Household income is an important factor in determining who shops online. A greater proportion of survey respondents earning over $50,000 said they make purchases electronically than do those in lower income brackets. The largest categories of products they are buying include books, clothing, airline tickets, music CDs, and videos.

Bellwether state

The CRC, established in 1959, was a pioneer in studying the effects of television on children and in measuring voter intentions. The Internet survey follows on the heels of another CRC project, in which Massachusetts residents were polled on their use of direct-broadcast satellite television in place of cable.

Probably no other nationwide survey, Elasmar says, has grilled online shoppers in as much depth as the CRC has done in Massachusetts - a state with a highly computer literate population.

"Most surveys of this nature are conducted on behalf of large corporations and the results are kept secret," he says, "whereas we're doing it for social science, to learn more about the adoption of technological innovations by consumers.

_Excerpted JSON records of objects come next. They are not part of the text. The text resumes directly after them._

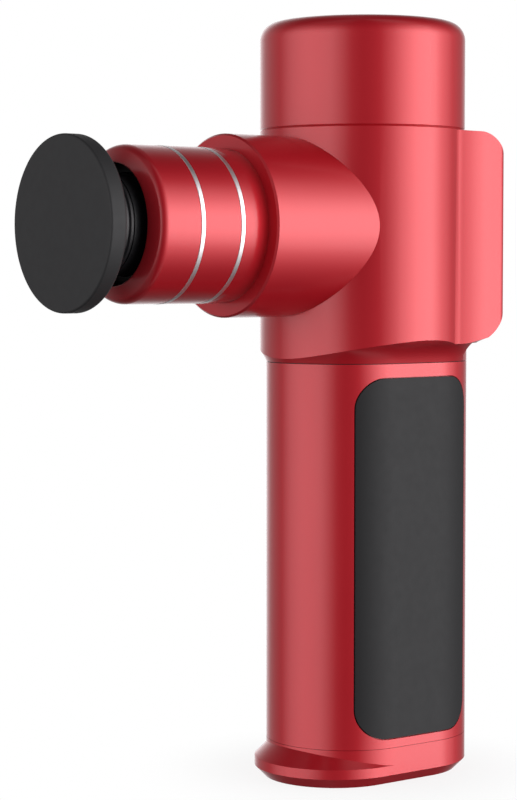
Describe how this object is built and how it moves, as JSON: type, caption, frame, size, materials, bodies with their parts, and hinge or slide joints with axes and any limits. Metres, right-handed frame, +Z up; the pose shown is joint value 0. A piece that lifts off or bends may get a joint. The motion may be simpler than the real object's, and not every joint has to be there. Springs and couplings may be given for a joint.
{
  "type": "massage gun",
  "caption": "Handheld percussion massage gun: upright battery handle, round motor head and a side barrel whose piston drives a flat disc applicator.",
  "frame": {"origin": "on the flat underside of the handle, straight below the axis of the round head", "axes": "+Z up along the handle, -Y the way the applicator points, X across, with X = 0 the middle plane"},
  "size_m": [0.056, 0.1312, 0.2057],
  "materials": {
    "body_red": "satin red anodised",
    "ring_silver": "polished, diamond cut",
    "silicone_black": "matte silicone",
    "pad_black": "matte soft pad",
    "hub_black": "fine matte",
    "piston_black": "black anodised",
    "panel_gloss": "gloss",
    "button_black": "fine matte",
    "light_white": "translucent white",
    "board_green": "solder mask",
    "steel_fastener": "plated",
    "steel_ground": "ground",
    "bush_bronze": "sintered bronze",
    "cell_wrap": "shrink sleeve",
    "holder_black": "moulded",
    "nickel": "nickel strip",
    "stator_steel": "stacked sheets",
    "copper": "enamelled wire",
    "magnet": "nickel plated",
    "cast_alloy": "as cast",
    "bell_grey": "satin",
    "crank_steel": "turned",
    "lead_yellow": "insulation",
    "lead_red": "insulation"
  },
  "bodies": {
    "housing": {"base_screws": "steel_fastener", "battery_cells": "cell_wrap", "battery_leads": "lead_red", "bearing_lower": "steel_ground", "bearing_upper": "steel_ground", "bottom_cap": "body_red", "bulkhead_screws": "steel_fastener", "cell_holder_lower": "holder_black", "cell_holder_upper": "holder_black", "charge_board": "board_green", "charge_port": "steel_fastener", "control_board": "board_green", "control_panel": "panel_gloss", "grip_left": "silicone_black", "grip_right": "silicone_black", "guide_rail": "steel_ground", "handle_shell": "body_red", "head_housing": "body_red", "indicator_lights": "light_white", "motor_leads": "lead_yellow", "motor_mount": "cast_alloy", "neck_screws": "steel_fastener", "nickel_strips": "nickel", "nose_barrel": "body_red", "panel_screws": "steel_fastener", "piston_bush": "bush_bronze", "rail_plate": "cast_alloy", "rail_screws": "steel_fastener", "ring_front": "ring_silver", "ring_rear": "ring_silver", "seam_gasket": "silicone_black", "stator_core": "stator_steel", "stator_windings": "copper", "top_cap": "body_red", "wiper_seal": "silicone_black"},
    "crank": {"motor_bell": "bell_grey", "rotor_magnets": "magnet", "motor_shaft": "steel_ground", "crank_wheel": "crank_steel", "grub_screw": "steel_fastener", "crank_pin": "steel_ground", "pin_bearing": "steel_ground"},
    "piston": {"yoke": "cast_alloy", "piston_tube": "piston_black", "yoke_screws": "steel_fastener"},
    "applicator": {"applicator_disc": "pad_black", "applicator_hub": "hub_black", "stem_rings": "silicone_black"},
    "power_button": {"power_button": "button_black"},
    "speed_button": {"speed_button": "button_black"}
  },
  "joints": [
    {"name": "crank_spin", "type": "hinge", "parent": "housing", "child": "crank", "pos_m": [0, 0, 0.16], "axis": [0, 0, -1], "range_deg": [-90, 90]},
    {"name": "piston_slide", "type": "slide", "parent": "housing", "child": "piston", "axis": [0, -1, 0], "range_m": [-0.004, 0.004]},
    {"name": "applicator_pull", "type": "slide", "parent": "piston", "child": "applicator", "axis": [0, -1, 0], "range_m": [0, 0.03]},
    {"name": "power_press", "type": "slide", "parent": "housing", "child": "power_button", "axis": [0, -1, 0], "range_m": [0, 0.0005], "stiffness_N_per_m": 600},
    {"name": "speed_press", "type": "slide", "parent": "housing", "child": "speed_button", "axis": [0, -1, 0], "range_m": [0, 0.0005], "stiffness_N_per_m": 600}
  ],
  "couplings": [
    {"joint": "piston_slide", "follows": "crank_spin", "m_per_rad": 0.002546}
  ]
}
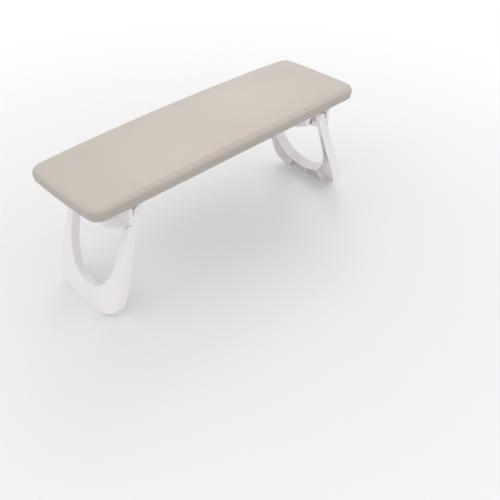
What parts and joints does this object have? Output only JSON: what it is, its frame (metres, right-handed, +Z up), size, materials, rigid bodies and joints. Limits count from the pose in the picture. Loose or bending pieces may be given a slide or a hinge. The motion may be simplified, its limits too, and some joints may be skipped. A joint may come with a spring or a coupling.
{
  "type": "manicure hand rest",
  "caption": "Padded wipe-clean arm and hand rest for manicure tables, standing on splayed loop legs that fold in under the board.",
  "frame": {"origin": "on the table top, under the middle of the rest", "axes": "+X along the board, towards the right end; +Y across the board, away from the picture's viewer; +Z up"},
  "size_m": [0.38, 0.118, 0.1479],
  "materials": {
    "pad_leather": "fine-grained greige leatherette, soft satin",
    "pad_foam": "open-cell foam sheet",
    "base_board": "raw fibreboard",
    "liner_fabric": "black non-woven lining",
    "white_plastic": "moulded white plastic, satin",
    "steel": "zinc-plated steel",
    "black_rubber": "black rubber"
  },
  "bodies": {
    "board": {"leather_cover": "pad_leather", "foam_pad": "pad_foam", "base_panel": "base_board", "underside_liner": "liner_fabric", "left_bracket": "white_plastic", "right_bracket": "white_plastic", "left_flange_screw_1": "steel", "left_flange_screw_2": "steel", "left_flange_screw_3": "steel", "left_flange_screw_4": "steel", "left_hinge_pin_front": "steel", "left_end_screw_front": "steel", "left_end_washer_front": "black_rubber", "left_hinge_pin_back": "steel", "left_end_screw_back": "steel", "left_end_washer_back": "black_rubber", "right_flange_screw_1": "steel", "right_flange_screw_2": "steel", "right_flange_screw_3": "steel", "right_flange_screw_4": "steel", "right_hinge_pin_front": "steel", "right_end_screw_front": "steel", "right_end_washer_front": "black_rubber", "right_hinge_pin_back": "steel", "right_end_screw_back": "steel", "right_end_washer_back": "black_rubber"},
    "right_leg": {"right_leg": "white_plastic"},
    "left_leg": {"left_leg": "white_plastic"}
  },
  "joints": [
    {"name": "right_leg_fold", "type": "hinge", "parent": "board", "child": "right_leg", "pos_m": [0.13805, 0, 0.1198], "axis": [0, 1, 0], "range_deg": [0, 109]},
    {"name": "left_leg_fold", "type": "hinge", "parent": "board", "child": "left_leg", "pos_m": [-0.13805, 0, 0.1198], "axis": [0, -1, 0], "range_deg": [0, 109]}
  ]
}
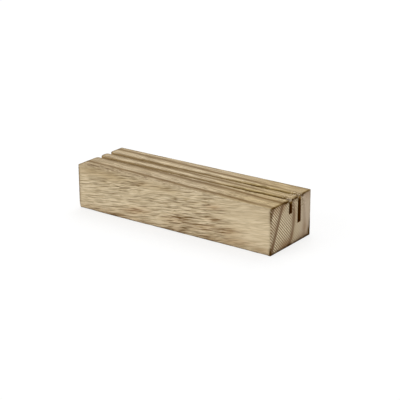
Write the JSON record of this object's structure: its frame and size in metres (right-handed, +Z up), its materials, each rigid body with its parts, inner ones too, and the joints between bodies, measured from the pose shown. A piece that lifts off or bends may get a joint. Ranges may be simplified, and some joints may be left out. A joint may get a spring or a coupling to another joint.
{
  "type": "place card holder",
  "caption": "Small solid-wood block with full-length saw slots of different depths along its top, which hold a place card upright.",
  "frame": {"origin": "centre of the flat bottom face, which the block rests on", "axes": "+X along the length and the slots, +Y from the front face to the rear face beside the deep slot, +Z up"},
  "size_m": [0.1, 0.03, 0.02],
  "materials": {
    "light_wood": "sanded, unfinished, matt"
  },
  "bodies": {
    "root": {"holder_block": "light_wood"}
  },
  "joints": []
}
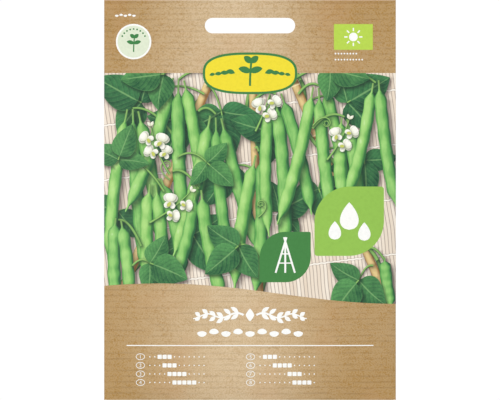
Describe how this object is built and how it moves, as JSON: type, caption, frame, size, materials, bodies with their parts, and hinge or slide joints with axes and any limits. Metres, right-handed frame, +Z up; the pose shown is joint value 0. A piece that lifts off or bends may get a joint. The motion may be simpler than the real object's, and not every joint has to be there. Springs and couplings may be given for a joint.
{
  "type": "seed packet",
  "caption": "Flat kraft-paper seed packet with a punched hang slot, a lapped and flapped back and loose climbing-bean seeds inside.",
  "frame": {"origin": "middle of the hang slot, on the packet's middle plane", "axes": "+Z up as the packet hangs, +Y out of its back, the printed front faces -Y, +X to the right as the front is seen"},
  "size_m": [0.102, 0.0096, 0.14],
  "materials": {
    "kraft_paper": "matte, printed on the front",
    "seed_coat": "smooth, slightly glossy seed coat"
  },
  "bodies": {
    "root": {"packet_sheet": "kraft_paper", "bean_seed_01": "seed_coat", "bean_seed_02": "seed_coat", "bean_seed_03": "seed_coat", "bean_seed_04": "seed_coat", "bean_seed_05": "seed_coat", "bean_seed_06": "seed_coat", "bean_seed_07": "seed_coat", "bean_seed_08": "seed_coat", "bean_seed_09": "seed_coat", "bean_seed_10": "seed_coat", "bean_seed_11": "seed_coat", "bean_seed_12": "seed_coat", "bean_seed_13": "seed_coat", "bean_seed_14": "seed_coat", "bean_seed_15": "seed_coat", "bean_seed_16": "seed_coat", "bean_seed_17": "seed_coat", "bean_seed_18": "seed_coat", "bean_seed_19": "seed_coat", "bean_seed_20": "seed_coat", "bean_seed_21": "seed_coat", "bean_seed_22": "seed_coat", "bean_seed_23": "seed_coat", "bean_seed_24": "seed_coat", "bean_seed_25": "seed_coat", "bean_seed_26": "seed_coat", "bean_seed_27": "seed_coat", "bean_seed_28": "seed_coat", "bean_seed_29": "seed_coat", "bean_seed_30": "seed_coat", "bean_seed_31": "seed_coat", "bean_seed_32": "seed_coat", "bean_seed_33": "seed_coat", "bean_seed_34": "seed_coat", "bean_seed_35": "seed_coat", "bean_seed_36": "seed_coat", "bean_seed_37": "seed_coat", "bean_seed_38": "seed_coat", "bean_seed_39": "seed_coat", "bean_seed_40": "seed_coat"}
  },
  "joints": []
}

Since Massachusetts is a leading state with respect to income and technological orientation, these findings are a glimpse of things to come in the rest of the country."

Elasmar does not see the demise of major dot-com companies such as Furniture.com and the delivery service Streamline.com as signs that Web business is a fad that's fading.

"In any new business, there's going to be a period when money is being lost," he says.

"Those Web retailers who have the deepest pockets and the strongest nerves to stay in the market are going to end up reaping the benefits of operating with less competition, because all the others with weak nerves will have pulled out."